And I'm Anthony Scaramucci.
Unfortunately, I'm no longer in London, Katie.
It was a great trip for me.
I enjoyed it.
That was a really fun.
Look, I was going to wear this actually today.
Look what we got.
This is our, for those of you not watching, this was given to us on stage, Katie Kay and Scaramucci 2028.
Two big problems with that.
One, I was not born in States, so I can't actually run in 2028.
And two, Anthony's wife will divorce him if he does run.
So very nice of the lady who brought that and gave it to us, but it's not happening.
Anyway, it was lovely to have you over here.
But Katie, she threw it on stage.
She threw it on stage.
I was very impressed with that.
She definitely wanted us to have that t-shirt.
There's aspiration there.
Okay, so we thought we would bring you this extra episode on top of all the ones we're going to bring you later in the week, but that's because of all the crazy news that's that's happening at the moment.
We're recording this at
about 10 o'clock on Monday morning, East Coast time.
Over the weekend, Donald Trump filed a $10 billion lawsuit against Rupert Murdoch and two Wall Street Journal reporters, and he was claiming libel and slander over allegations that the journal reported that Trump in 2003 sent Jeffrey Epstein a lewd birthday letter.
I think it was described as baudy.
We're going to break down that lawsuit, how it's keeping this story, the whole Epstein story, alive, what it means for MAGA, what it means for Donald Trump, and what is Rupert Murdoch trying to do.
I think that's also very important to look at because their relationship has been rocky, on and off, over the last decade or so.
So let's start, Anthony, with what happened.
For those of you who missed this,
over the weekend on Friday, Trump sued Murdoch
and
it also targets Dow Jones and News Corps.
This was filed in the Southern District of Florida in a federal court in Miami.
It is the first time he's actually sued a whole news organization as opposed to an individual show.

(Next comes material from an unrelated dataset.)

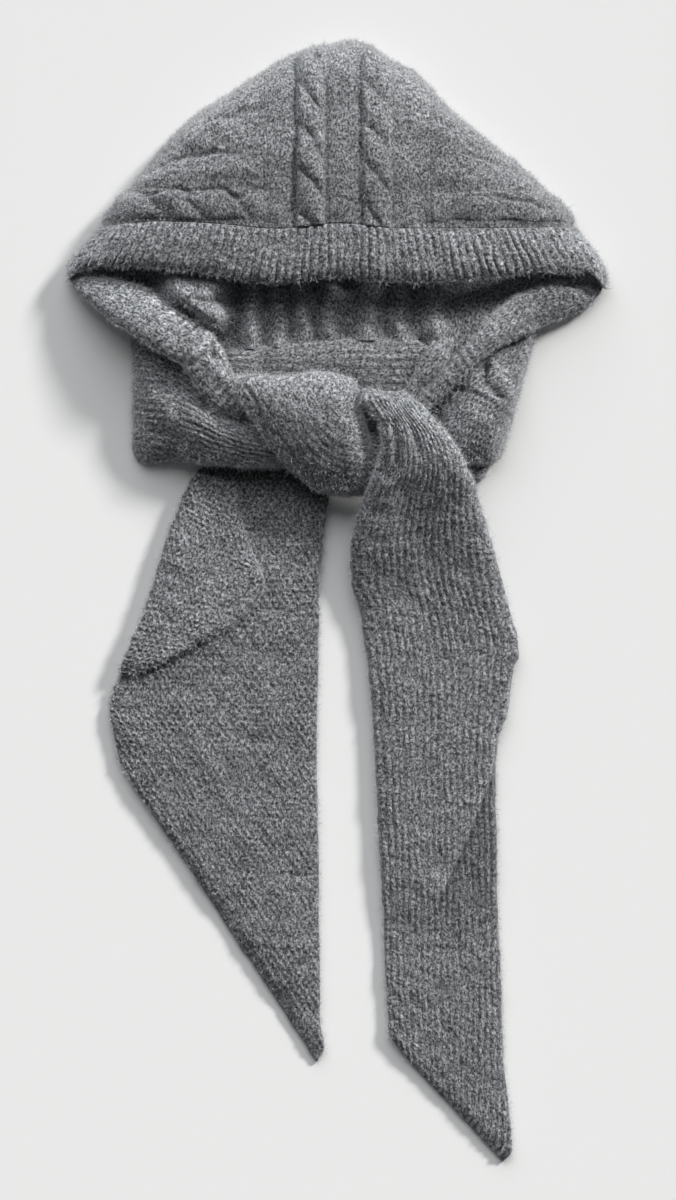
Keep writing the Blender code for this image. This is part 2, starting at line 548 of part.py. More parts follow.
def build():
    for old in list(bpy.data.objects):
        bpy.data.objects.remove(old, do_unlink=True)
    garment = bpy.data.collections.new("hooded_scarf")
    bpy.context.scene.collection.children.link(garment)

    corner = 6.0
    hood_panel("hood_left_panel", BAND_SEAM[0].x + corner, CENTRE_LEFT - GAP,
               21, 17, side_relief, garment)
    hood_panel("hood_centre_panel", CENTRE_LEFT, CENTRE_RIGHT,
               27, 23, cable_relief, garment)
    hood_panel("hood_right_panel", CENTRE_RIGHT + GAP, BAND_SEAM[-1].x - corner,
               17, 17, side_relief, garment)
    back_panel(garment)
    face_band_top(garment)
    cheek_rows = np.linspace(0, 1, 2 * CHEEK_RIBS + 1)
    for name, sections in (("face_band_left", CHEEK_LEFT), ("face_band_right", CHEEK_RIGHT)):
        lofted(name, sections, cheek_rows, rounded_spacing(7), 2.6,
               ribs_across(CHEEK_RIBS, RIB_HEIGHT), (4, 2), garment)
    lofted("neck_band_inner", COLLAR, np.linspace(0, 1, 25), np.linspace(0, 1, 2 * COLLAR_RIBS + 1),
           3.2, ribs_along(COLLAR_RIBS, SOFT_RIB_HEIGHT), (4, 4), garment)
    lofted("neck_band_fold", COLLAR_FOLD, np.linspace(0, 1, 11), rounded_spacing(7), 2.6,
           no_relief, (2, 2), garment)
    for name, sections in (("neck_wrap_left", WRAP_LEFT), ("neck_wrap_right", WRAP_RIGHT)):
        lofted(name, sections, np.linspace(0, 1, 21), rounded_spacing(15), 2.0,
               no_relief, (2, 2), garment, under_fullness=1.6)
    lofted("neck_wrap_right_under", WRAP_RIGHT_UNDER, np.linspace(0, 1, 9), rounded_spacing(7),
           3.0, no_relief, (2, 2), garment)
    lofted("scarf_knot", KNOT, np.linspace(0, 1, 25), rounded_spacing(17), 2.3,
           no_relief, (2, 2), garment)
    lofted("scarf_left_tail", TAIL_LEFT, np.linspace(0, 1, 29), rounded_spacing(17), 9.0,
           no_relief, (4, 4), garment)
    lofted("scarf_left_flap", FLAP_LEFT, np.linspace(0, 1, 17), rounded_spacing(11), 5.0,
           no_relief, (4, 2), garment)
    closer_at_knot = np.linspace(0, 1, 33) ** 1.5
    lofted("scarf_right_tail", TAIL_RIGHT, closer_at_knot, np.linspace(0, 1, 2 * TAIL_RIBS + 1),
           6.0, turned_ribs, (4, 2), garment)


build()
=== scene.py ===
"""Looks of the hooded scarf: felted wool knit with cables, ribs and stitches.

Frame: metres, +Z up, the garment lies on z = 0 with the hood's point towards +Y.
Every length below is in millimetres and becomes metres where its mesh is made. Only
the cuts, the floor, the bump and the camera's distances are in metres.
"""

from collections import namedtuple
from functools import partial
from math import cos, pi, radians, sin
from typing import NamedTuple

import bpy
import numpy as np
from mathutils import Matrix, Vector


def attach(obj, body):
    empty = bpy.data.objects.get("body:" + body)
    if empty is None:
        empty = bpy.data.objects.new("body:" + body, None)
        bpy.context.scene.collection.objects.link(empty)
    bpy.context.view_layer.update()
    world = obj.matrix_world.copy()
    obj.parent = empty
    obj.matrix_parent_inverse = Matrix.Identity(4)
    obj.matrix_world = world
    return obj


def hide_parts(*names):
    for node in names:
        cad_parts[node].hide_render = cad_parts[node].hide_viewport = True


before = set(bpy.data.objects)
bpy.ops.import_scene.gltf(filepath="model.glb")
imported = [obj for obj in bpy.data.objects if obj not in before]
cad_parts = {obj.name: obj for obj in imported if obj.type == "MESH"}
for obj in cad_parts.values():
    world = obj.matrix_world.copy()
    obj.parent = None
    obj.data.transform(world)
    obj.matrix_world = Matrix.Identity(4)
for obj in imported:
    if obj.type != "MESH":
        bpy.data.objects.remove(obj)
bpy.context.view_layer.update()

MM = 0.001
GRID = 1.15            # spacing of the points that carry the stitches
BACK_GRID = 1.6        # the same across the back layer
BAND_GRID = 0.9        # the same along the face band
LOW_STEP = 8           # the plain underside has one point for this many above
KNIT_SCALE = 10        # knit coordinates count tenths of a metre
RIM = 1.4              # height of a cloth edge where it thins out
THINNEST = 0.4         # least thickness of cloth
LATTICE = 60           # unevenness repeats after this many of its features
LATTICE_SHIFT = 500.0  # where the frame's origin lies on that lattice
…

And it's seeking $10 billion in damages.
And this was all because of the report that came out after we recorded Anthony last week in the journal that in 2003, as part of a sort of birthday tribute to Jeffrey Epstein, Donald Trump sent a letter and a suggestive drawing and a reference to kind of let every day be a great day for secrets or something like that.
Yeah, Trump tried to stop it.
He called Murdoch.
Then he came out and said, I don't ever do drawings.
It actually turns out he's done lots of of drawings and some of them have been sold at charity in auction.
But I think it for me, it gets to the surprising mismanagement of this whole story from Donald Trump himself and from the White House.
And we can get into this a little bit more, where they've been backwards and forwards in their approach to the Epstein story.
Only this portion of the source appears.